For four days, the 35th Division’s 137th and 320th Infantry Regiments made difficult progress against the hedgerows on the lower slopes of Hill 122. On 14-JUL, Dickey and the 134th Infantry Regiment received orders to secure the hill. The Regiment began their attack early on 15-JUL, and after taking the fortified farmhouses in the hamlet of Emilie in fierce fighting, reached the upper slopes of Hill 122 by nightfall with the 1st Battalion leading the 134th advance despite withering small arms and artillery fire.
On 17-JUL the battalion resumed its drive and by dogged determination broke through the enemies almost impregnable main line of resistance at a great cost of men and material and by night reached the military crest of Hill 122, crushing the main enemy defense in the area. Upon reaching the crest of Hill 122, the Nebraskans repulsed a determined counterattack and supported by other divisional elements, launched a final counterattack of their own.
On 3-AUG, Mrs. Lilyan Dickey, Halley’s wife whose home was in New Brunswick NJ, was notified by the War Department that Halley was missing in action.
Sadly, a few days later she would hear more news.
Lt. Halley K. Dickey had gone into action with his platoon and was wounded almost immediately. He refused to leave his men in the heat of the battle. He was killed some time later while making his way back to an aid station carrying a more severely wounded member of his platoon. He was killed in action 17-JUL-1944. Halley K. Dickey Jr. was awarded the Silver Star for gallantry in action in Normandy France near St. Lo.
The Silver Star was awarded posthumously to his widow Mrs. Lilyan S. Dickey at Fort Leavenworth Kansas in MAR 1945. Also in attendance were Halley’s parents Mr. and Mrs.
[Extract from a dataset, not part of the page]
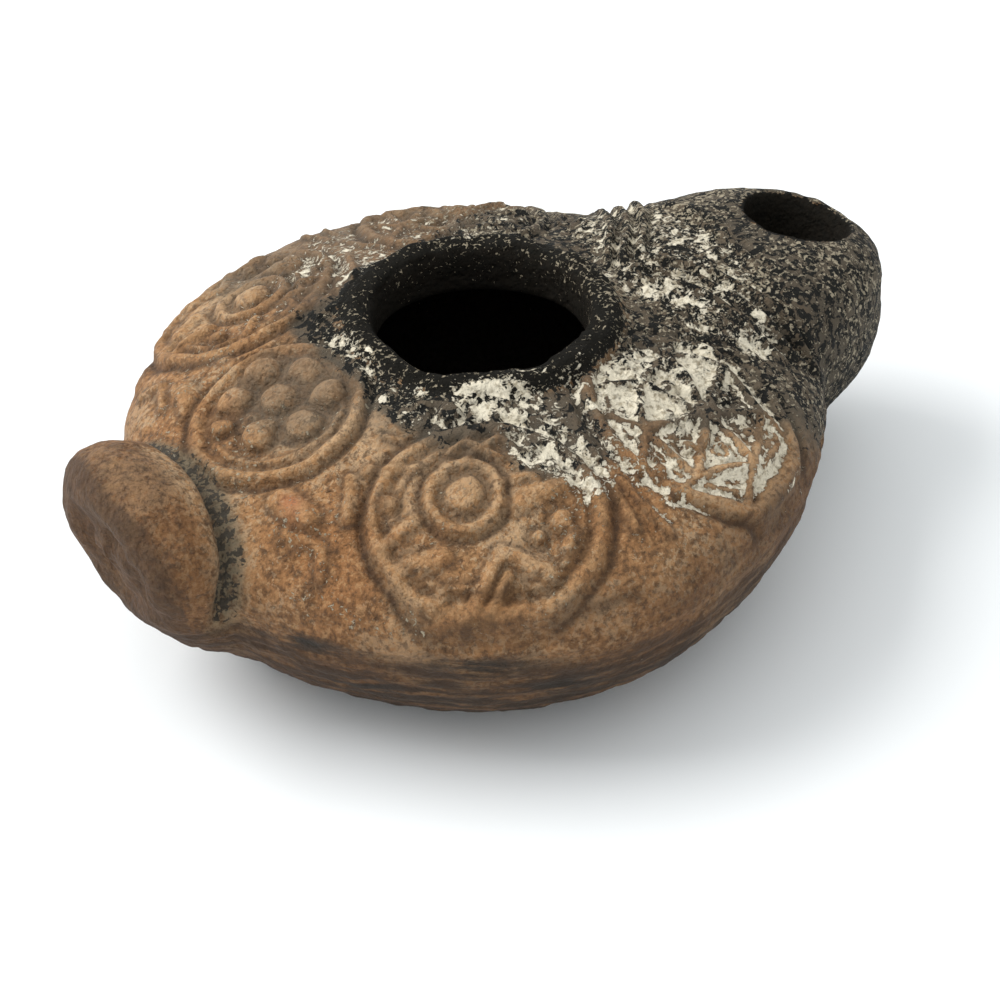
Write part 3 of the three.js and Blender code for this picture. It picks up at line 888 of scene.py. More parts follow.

Halley K. Dickey of Kansas City MO. The presentation was made by Lt. Colonel William Wurgler. Also present at the ceremony was Major Foster H. Weyard who was with Dickey at the time of his death.
General Orders were used to award medals, decorations and honors to individual soldiers and units. The General Order for Halley K. Dickey Jr states:
“Lieutenant Dickey was a platoon leader in Company M participating in the Battalion attack on Hill 122. He was wounded early in the action but refused evacuation and continued to lead his platoon in a 500-yard advance through heavy concentrations pf enemy automatic weapons and artillery fire. After digging in and setting up holding position strewn with enemy mines and booby traps, Lieutenant Dickey noticed a wounded man lying in an uncovered position without protection from enemy fire. He crawled to the wounded man and proceeded to drag him to safety. While so engaged, he was killed by an anti-personnel mine. The wounded man escaped further injury. The courageous leadership of Lieutenant Dickey, his determination to continue with his mission without regard to his personal safety and his ultimate sacrifice of his life in saving that of another soldier reflects the highest credit upon him and the military service.”
Their capture of this vital hill opened the way for the liberation of St. Lo itself on 18-JUL. The 134th Infantry had lived up to its Spanish-American War battle cry, “All Hell Can’t Stop Us,” and the 1st Battalion was awarded the Presidential Unit Citation and cited for extraordinary heroism and outstanding performance of duty in action against the enemy in the vicinity of St. Lo Normandy France from 15-19 JUL 1944.
But the cost has been high. The regiment suffered 35 percent casualties in just two days, including 102 men killed, 589 wounded, and 102 missing.
Halley K. Dickey is buried in Linn Cemetery in Wentzville.
Halley K. Dickey is honored and remembered at the St. Charles County Veterans Museum.
*NOTE: His first name spelled wrong on the SSC wall.